= INPUT RECORDS =
_ _ _ _ _ _ _

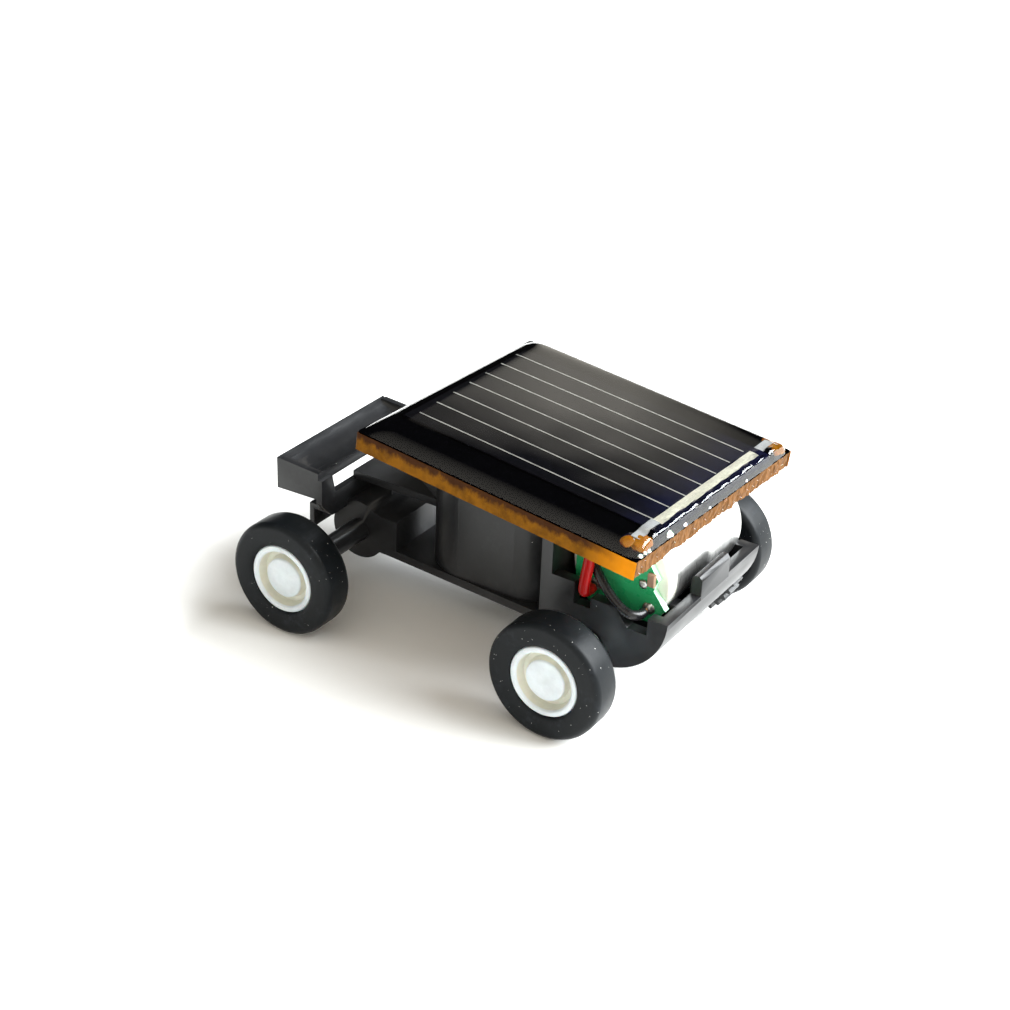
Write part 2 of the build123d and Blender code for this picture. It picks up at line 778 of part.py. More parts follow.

_ _ _ _ _ _ _

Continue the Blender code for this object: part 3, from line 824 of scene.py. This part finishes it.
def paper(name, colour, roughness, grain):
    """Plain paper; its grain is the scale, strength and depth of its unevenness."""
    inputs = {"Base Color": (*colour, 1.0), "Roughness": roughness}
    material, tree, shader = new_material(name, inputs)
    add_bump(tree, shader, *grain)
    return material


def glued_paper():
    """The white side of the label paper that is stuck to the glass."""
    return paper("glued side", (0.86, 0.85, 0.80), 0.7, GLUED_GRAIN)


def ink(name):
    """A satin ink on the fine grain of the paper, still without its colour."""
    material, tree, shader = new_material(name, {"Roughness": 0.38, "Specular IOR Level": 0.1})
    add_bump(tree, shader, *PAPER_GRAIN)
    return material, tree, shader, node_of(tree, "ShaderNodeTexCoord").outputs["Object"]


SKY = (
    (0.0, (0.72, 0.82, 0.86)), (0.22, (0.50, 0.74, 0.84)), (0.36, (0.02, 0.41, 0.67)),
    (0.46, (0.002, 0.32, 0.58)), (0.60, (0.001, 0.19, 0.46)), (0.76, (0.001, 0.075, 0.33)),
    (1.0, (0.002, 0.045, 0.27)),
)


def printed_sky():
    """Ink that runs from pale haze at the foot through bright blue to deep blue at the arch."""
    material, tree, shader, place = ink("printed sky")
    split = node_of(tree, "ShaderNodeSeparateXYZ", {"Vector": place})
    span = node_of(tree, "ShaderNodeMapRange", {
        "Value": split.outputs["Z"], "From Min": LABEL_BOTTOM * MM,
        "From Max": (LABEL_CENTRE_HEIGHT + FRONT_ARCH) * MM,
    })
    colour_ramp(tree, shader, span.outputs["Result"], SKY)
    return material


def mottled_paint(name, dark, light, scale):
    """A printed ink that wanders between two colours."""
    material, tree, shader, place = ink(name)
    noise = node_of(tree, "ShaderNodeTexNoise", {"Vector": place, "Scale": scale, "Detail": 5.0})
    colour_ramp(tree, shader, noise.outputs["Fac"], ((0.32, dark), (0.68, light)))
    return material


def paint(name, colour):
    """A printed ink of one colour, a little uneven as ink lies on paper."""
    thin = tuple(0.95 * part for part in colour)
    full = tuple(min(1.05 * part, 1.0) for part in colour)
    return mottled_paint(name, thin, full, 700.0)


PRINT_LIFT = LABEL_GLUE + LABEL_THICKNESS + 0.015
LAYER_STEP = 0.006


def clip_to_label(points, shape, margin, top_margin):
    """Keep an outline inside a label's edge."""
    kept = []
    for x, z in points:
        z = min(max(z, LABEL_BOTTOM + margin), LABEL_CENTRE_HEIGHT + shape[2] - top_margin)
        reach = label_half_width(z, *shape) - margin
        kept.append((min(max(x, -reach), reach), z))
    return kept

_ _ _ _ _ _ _

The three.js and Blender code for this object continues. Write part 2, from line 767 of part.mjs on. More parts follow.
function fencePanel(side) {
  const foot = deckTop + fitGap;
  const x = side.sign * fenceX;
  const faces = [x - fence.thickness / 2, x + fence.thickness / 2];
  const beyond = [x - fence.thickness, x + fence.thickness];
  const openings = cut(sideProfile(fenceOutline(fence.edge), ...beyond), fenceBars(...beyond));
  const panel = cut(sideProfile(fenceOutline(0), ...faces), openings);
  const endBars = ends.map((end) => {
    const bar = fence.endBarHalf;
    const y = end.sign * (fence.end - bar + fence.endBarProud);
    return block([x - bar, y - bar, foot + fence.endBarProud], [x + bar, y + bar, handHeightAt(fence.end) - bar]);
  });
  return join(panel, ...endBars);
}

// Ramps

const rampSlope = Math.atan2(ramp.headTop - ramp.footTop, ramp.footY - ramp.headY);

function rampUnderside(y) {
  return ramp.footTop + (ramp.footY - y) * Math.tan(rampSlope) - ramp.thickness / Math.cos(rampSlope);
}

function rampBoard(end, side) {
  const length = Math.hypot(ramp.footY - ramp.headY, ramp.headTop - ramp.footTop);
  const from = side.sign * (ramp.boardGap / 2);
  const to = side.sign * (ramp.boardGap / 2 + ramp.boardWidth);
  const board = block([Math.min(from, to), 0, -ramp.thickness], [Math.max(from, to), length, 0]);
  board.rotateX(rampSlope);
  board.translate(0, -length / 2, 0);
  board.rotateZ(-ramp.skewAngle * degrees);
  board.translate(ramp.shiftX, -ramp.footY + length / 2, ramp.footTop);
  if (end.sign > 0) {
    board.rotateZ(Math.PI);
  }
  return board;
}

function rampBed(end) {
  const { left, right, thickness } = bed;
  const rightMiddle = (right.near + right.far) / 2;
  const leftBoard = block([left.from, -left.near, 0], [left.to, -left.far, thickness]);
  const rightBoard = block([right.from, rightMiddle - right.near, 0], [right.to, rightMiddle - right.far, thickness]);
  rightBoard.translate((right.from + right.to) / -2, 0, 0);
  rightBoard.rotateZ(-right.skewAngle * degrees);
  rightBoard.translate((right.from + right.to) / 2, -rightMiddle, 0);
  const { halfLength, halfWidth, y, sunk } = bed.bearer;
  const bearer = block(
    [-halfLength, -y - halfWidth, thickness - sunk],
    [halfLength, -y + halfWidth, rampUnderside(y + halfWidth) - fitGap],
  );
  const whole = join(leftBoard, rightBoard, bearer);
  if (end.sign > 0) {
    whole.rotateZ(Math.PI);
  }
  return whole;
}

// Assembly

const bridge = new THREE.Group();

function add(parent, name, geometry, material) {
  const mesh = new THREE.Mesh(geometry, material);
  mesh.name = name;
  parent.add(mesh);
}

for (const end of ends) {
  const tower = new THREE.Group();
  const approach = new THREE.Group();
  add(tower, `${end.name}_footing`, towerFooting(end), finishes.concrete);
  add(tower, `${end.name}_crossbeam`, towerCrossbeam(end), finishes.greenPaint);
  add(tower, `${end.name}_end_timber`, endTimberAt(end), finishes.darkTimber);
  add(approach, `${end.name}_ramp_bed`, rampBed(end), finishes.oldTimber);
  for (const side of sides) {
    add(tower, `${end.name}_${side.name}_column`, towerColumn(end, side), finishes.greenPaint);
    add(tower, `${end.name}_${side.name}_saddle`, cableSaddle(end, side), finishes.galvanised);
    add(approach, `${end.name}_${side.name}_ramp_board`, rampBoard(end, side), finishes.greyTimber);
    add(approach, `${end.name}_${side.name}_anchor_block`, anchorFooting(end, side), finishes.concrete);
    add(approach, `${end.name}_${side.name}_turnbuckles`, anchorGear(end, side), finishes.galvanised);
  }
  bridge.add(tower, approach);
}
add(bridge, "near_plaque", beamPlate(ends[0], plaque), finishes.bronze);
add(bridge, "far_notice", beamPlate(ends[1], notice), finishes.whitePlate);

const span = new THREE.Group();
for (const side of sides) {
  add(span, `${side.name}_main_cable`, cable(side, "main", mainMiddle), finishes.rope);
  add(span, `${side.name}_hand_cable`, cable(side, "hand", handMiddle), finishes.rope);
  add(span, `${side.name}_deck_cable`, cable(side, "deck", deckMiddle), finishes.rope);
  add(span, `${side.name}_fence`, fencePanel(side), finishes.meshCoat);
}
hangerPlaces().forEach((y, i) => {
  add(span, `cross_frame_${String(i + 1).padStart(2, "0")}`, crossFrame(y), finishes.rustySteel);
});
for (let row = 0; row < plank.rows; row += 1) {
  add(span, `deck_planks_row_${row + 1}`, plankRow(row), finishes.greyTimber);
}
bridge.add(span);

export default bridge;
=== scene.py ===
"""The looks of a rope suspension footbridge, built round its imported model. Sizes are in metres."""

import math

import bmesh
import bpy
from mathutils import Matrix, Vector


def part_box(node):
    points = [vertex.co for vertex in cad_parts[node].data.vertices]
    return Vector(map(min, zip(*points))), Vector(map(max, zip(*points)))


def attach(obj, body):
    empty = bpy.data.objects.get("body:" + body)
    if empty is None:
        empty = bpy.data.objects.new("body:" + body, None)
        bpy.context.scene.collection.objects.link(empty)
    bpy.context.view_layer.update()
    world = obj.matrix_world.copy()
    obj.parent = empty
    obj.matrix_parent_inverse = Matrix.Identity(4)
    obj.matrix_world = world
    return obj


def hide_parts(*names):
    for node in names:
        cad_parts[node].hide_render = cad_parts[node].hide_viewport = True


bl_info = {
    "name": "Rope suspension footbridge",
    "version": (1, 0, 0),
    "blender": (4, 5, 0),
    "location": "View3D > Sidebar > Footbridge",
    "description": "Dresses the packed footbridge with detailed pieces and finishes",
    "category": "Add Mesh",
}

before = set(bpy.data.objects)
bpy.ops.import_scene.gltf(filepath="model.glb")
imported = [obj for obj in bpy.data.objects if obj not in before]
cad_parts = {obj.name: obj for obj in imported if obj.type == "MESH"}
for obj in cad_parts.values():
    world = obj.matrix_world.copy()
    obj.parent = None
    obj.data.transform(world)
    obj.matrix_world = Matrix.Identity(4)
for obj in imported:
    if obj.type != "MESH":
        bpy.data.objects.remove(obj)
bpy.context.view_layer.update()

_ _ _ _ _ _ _

= PROBLEM TO SOLVE =
Reproduce exactly the lines from the line with "const span = new THREE.Group();" to the line with "for node in", both end lines included.

= OUTPUT OF THE TASK =
const span = new THREE.Group();
for (const side of sides) {
  add(span, `${side.name}_main_cable`, cable(side, "main", mainMiddle), finishes.rope);
  add(span, `${side.name}_hand_cable`, cable(side, "hand", handMiddle), finishes.rope);
  add(span, `${side.name}_deck_cable`, cable(side, "deck", deckMiddle), finishes.rope);
  add(span, `${side.name}_fence`, fencePanel(side), finishes.meshCoat);
}
hangerPlaces().forEach((y, i) => {
  add(span, `cross_frame_${String(i + 1).padStart(2, "0")}`, crossFrame(y), finishes.rustySteel);
});
for (let row = 0; row < plank.rows; row += 1) {
  add(span, `deck_planks_row_${row + 1}`, plankRow(row), finishes.greyTimber);
}
bridge.add(span);

export default bridge;
=== scene.py ===
"""The looks of a rope suspension footbridge, built round its imported model. Sizes are in metres."""

import math

import bmesh
import bpy
from mathutils import Matrix, Vector


def part_box(node):
    points = [vertex.co for vertex in cad_parts[node].data.vertices]
    return Vector(map(min, zip(*points))), Vector(map(max, zip(*points)))


def attach(obj, body):
    empty = bpy.data.objects.get("body:" + body)
    if empty is None:
        empty = bpy.data.objects.new("body:" + body, None)
        bpy.context.scene.collection.objects.link(empty)
    bpy.context.view_layer.update()
    world = obj.matrix_world.copy()
    obj.parent = empty
    obj.matrix_parent_inverse = Matrix.Identity(4)
    obj.matrix_world = world
    return obj


def hide_parts(*names):
    for node in names:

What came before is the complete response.